_THE RECORDS_:

##########

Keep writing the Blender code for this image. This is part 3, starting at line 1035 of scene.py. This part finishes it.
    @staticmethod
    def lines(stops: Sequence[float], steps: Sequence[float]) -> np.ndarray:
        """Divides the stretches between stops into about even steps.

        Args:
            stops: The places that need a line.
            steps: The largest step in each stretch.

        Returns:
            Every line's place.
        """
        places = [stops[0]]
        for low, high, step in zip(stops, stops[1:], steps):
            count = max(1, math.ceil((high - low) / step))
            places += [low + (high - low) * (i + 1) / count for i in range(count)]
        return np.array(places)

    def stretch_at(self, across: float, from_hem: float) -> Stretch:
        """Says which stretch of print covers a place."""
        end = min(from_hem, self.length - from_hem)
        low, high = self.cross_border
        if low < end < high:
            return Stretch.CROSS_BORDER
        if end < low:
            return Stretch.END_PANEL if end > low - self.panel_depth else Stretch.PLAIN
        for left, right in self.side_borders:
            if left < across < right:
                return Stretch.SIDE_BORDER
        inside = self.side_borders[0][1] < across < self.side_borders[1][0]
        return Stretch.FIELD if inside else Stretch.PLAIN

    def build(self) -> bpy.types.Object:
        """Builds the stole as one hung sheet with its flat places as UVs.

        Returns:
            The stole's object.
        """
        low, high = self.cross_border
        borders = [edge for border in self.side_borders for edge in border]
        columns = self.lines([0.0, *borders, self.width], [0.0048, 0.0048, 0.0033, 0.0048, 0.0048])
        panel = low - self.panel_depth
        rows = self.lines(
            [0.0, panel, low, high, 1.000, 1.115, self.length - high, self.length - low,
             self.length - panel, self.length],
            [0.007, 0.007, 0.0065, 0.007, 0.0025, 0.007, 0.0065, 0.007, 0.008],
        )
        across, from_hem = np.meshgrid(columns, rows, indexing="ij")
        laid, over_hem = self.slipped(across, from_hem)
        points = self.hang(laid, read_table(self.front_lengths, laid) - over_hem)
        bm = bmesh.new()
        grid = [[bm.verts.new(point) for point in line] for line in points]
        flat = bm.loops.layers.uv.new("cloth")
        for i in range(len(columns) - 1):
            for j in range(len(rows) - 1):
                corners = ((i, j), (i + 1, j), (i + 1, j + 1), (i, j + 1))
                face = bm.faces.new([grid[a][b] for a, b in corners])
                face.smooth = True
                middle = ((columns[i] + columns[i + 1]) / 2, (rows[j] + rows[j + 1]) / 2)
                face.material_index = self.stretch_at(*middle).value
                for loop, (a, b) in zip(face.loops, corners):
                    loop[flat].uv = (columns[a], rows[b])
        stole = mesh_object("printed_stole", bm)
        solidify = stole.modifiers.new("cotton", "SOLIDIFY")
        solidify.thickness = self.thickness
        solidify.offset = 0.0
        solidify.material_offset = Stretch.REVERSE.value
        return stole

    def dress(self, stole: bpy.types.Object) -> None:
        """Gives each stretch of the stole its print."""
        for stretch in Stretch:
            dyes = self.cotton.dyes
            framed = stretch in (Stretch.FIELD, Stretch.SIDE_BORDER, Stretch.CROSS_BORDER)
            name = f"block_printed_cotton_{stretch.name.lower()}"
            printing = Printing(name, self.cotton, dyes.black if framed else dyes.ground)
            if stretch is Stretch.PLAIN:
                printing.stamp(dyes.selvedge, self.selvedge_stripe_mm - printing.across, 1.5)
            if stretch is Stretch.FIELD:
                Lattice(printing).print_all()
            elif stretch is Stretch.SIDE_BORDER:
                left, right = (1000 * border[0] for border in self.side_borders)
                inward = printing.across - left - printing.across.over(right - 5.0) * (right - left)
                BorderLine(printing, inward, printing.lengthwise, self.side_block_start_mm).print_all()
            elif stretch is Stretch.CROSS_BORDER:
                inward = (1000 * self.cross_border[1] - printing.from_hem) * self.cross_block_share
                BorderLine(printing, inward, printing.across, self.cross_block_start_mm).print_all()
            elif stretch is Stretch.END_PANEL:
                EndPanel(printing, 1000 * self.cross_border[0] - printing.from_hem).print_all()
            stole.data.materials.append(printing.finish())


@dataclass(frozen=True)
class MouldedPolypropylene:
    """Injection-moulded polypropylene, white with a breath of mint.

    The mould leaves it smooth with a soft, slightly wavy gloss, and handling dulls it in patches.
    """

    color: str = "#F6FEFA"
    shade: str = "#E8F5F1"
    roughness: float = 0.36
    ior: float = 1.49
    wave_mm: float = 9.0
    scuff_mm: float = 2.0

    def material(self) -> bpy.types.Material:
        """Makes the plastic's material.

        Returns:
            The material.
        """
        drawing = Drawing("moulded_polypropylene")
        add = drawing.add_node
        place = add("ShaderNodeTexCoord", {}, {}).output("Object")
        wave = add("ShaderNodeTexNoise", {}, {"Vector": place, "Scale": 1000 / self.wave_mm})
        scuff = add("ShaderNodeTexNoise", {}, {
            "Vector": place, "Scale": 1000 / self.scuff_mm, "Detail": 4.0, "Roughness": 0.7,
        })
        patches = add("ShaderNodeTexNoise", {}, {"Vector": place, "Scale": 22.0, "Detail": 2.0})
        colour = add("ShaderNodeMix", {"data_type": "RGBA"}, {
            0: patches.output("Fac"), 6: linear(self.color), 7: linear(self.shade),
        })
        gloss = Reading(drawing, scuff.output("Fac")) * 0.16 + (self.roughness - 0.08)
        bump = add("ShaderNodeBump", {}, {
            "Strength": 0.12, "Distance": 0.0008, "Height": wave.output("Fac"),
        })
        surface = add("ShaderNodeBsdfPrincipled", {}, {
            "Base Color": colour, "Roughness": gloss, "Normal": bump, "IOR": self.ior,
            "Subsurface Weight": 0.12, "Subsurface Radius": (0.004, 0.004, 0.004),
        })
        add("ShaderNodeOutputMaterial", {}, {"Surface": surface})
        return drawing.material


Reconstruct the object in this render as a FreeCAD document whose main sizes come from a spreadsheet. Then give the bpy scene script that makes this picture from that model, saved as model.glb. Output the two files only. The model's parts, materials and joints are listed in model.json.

##########

_INSTRUCTIONS TO FOLLOW_: Every line of the material must be returned exactly as it appears.

_RESULT BELOW_:
Keep writing the Blender code for this image. This is part 3, starting at line 1035 of scene.py. This part finishes it.
    @staticmethod
    def lines(stops: Sequence[float], steps: Sequence[float]) -> np.ndarray:
        """Divides the stretches between stops into about even steps.

        Args:
            stops: The places that need a line.
            steps: The largest step in each stretch.

        Returns:
            Every line's place.
        """
        places = [stops[0]]
        for low, high, step in zip(stops, stops[1:], steps):
            count = max(1, math.ceil((high - low) / step))
            places += [low + (high - low) * (i + 1) / count for i in range(count)]
        return np.array(places)

    def stretch_at(self, across: float, from_hem: float) -> Stretch:
        """Says which stretch of print covers a place."""
        end = min(from_hem, self.length - from_hem)
        low, high = self.cross_border
        if low < end < high:
            return Stretch.CROSS_BORDER
        if end < low:
            return Stretch.END_PANEL if end > low - self.panel_depth else Stretch.PLAIN
        for left, right in self.side_borders:
            if left < across < right:
                return Stretch.SIDE_BORDER
        inside = self.side_borders[0][1] < across < self.side_borders[1][0]
        return Stretch.FIELD if inside else Stretch.PLAIN

    def build(self) -> bpy.types.Object:
        """Builds the stole as one hung sheet with its flat places as UVs.

        Returns:
            The stole's object.
        """
        low, high = self.cross_border
        borders = [edge for border in self.side_borders for edge in border]
        columns = self.lines([0.0, *borders, self.width], [0.0048, 0.0048, 0.0033, 0.0048, 0.0048])
        panel = low - self.panel_depth
        rows = self.lines(
            [0.0, panel, low, high, 1.000, 1.115, self.length - high, self.length - low,
             self.length - panel, self.length],
            [0.007, 0.007, 0.0065, 0.007, 0.0025, 0.007, 0.0065, 0.007, 0.008],
        )
        across, from_hem = np.meshgrid(columns, rows, indexing="ij")
        laid, over_hem = self.slipped(across, from_hem)
        points = self.hang(laid, read_table(self.front_lengths, laid) - over_hem)
        bm = bmesh.new()
        grid = [[bm.verts.new(point) for point in line] for line in points]
        flat = bm.loops.layers.uv.new("cloth")
        for i in range(len(columns) - 1):
            for j in range(len(rows) - 1):
                corners = ((i, j), (i + 1, j), (i + 1, j + 1), (i, j + 1))
                face = bm.faces.new([grid[a][b] for a, b in corners])
                face.smooth = True
                middle = ((columns[i] + columns[i + 1]) / 2, (rows[j] + rows[j + 1]) / 2)
                face.material_index = self.stretch_at(*middle).value
                for loop, (a, b) in zip(face.loops, corners):
                    loop[flat].uv = (columns[a], rows[b])
        stole = mesh_object("printed_stole", bm)
        solidify = stole.modifiers.new("cotton", "SOLIDIFY")
        solidify.thickness = self.thickness
        solidify.offset = 0.0
        solidify.material_offset = Stretch.REVERSE.value
        return stole

    def dress(self, stole: bpy.types.Object) -> None:
        """Gives each stretch of the stole its print."""
        for stretch in Stretch:
            dyes = self.cotton.dyes
            framed = stretch in (Stretch.FIELD, Stretch.SIDE_BORDER, Stretch.CROSS_BORDER)
            name = f"block_printed_cotton_{stretch.name.lower()}"
            printing = Printing(name, self.cotton, dyes.black if framed else dyes.ground)
            if stretch is Stretch.PLAIN:
                printing.stamp(dyes.selvedge, self.selvedge_stripe_mm - printing.across, 1.5)
            if stretch is Stretch.FIELD:
                Lattice(printing).print_all()
            elif stretch is Stretch.SIDE_BORDER:
                left, right = (1000 * border[0] for border in self.side_borders)
                inward = printing.across - left - printing.across.over(right - 5.0) * (right - left)
                BorderLine(printing, inward, printing.lengthwise, self.side_block_start_mm).print_all()
            elif stretch is Stretch.CROSS_BORDER:
                inward = (1000 * self.cross_border[1] - printing.from_hem) * self.cross_block_share
                BorderLine(printing, inward, printing.across, self.cross_block_start_mm).print_all()
            elif stretch is Stretch.END_PANEL:
                EndPanel(printing, 1000 * self.cross_border[0] - printing.from_hem).print_all()
            stole.data.materials.append(printing.finish())


@dataclass(frozen=True)
class MouldedPolypropylene:
    """Injection-moulded polypropylene, white with a breath of mint.

    The mould leaves it smooth with a soft, slightly wavy gloss, and handling dulls it in patches.
    """

    color: str = "#F6FEFA"
    shade: str = "#E8F5F1"
    roughness: float = 0.36
    ior: float = 1.49
    wave_mm: float = 9.0
    scuff_mm: float = 2.0

    def material(self) -> bpy.types.Material:
        """Makes the plastic's material.

        Returns:
            The material.
        """
        drawing = Drawing("moulded_polypropylene")
        add = drawing.add_node
        place = add("ShaderNodeTexCoord", {}, {}).output("Object")
        wave = add("ShaderNodeTexNoise", {}, {"Vector": place, "Scale": 1000 / self.wave_mm})
        scuff = add("ShaderNodeTexNoise", {}, {
            "Vector": place, "Scale": 1000 / self.scuff_mm, "Detail": 4.0, "Roughness": 0.7,
        })
        patches = add("ShaderNodeTexNoise", {}, {"Vector": place, "Scale": 22.0, "Detail": 2.0})
        colour = add("ShaderNodeMix", {"data_type": "RGBA"}, {
            0: patches.output("Fac"), 6: linear(self.color), 7: linear(self.shade),
        })
        gloss = Reading(drawing, scuff.output("Fac")) * 0.16 + (self.roughness - 0.08)
        bump = add("ShaderNodeBump", {}, {
            "Strength": 0.12, "Distance": 0.0008, "Height": wave.output("Fac"),
        })
        surface = add("ShaderNodeBsdfPrincipled", {}, {
            "Base Color": colour, "Roughness": gloss, "Normal": bump, "IOR": self.ior,
            "Subsurface Weight": 0.12, "Subsurface Radius": (0.004, 0.004, 0.004),
        })
        add("ShaderNodeOutputMaterial", {}, {"Surface": surface})
        return drawing.material


Reconstruct the object in this render as a FreeCAD document whose main sizes come from a spreadsheet. Then give the bpy scene script that makes this picture from that model, saved as model.glb. Output the two files only. The model's parts, materials and joints are listed in model.json.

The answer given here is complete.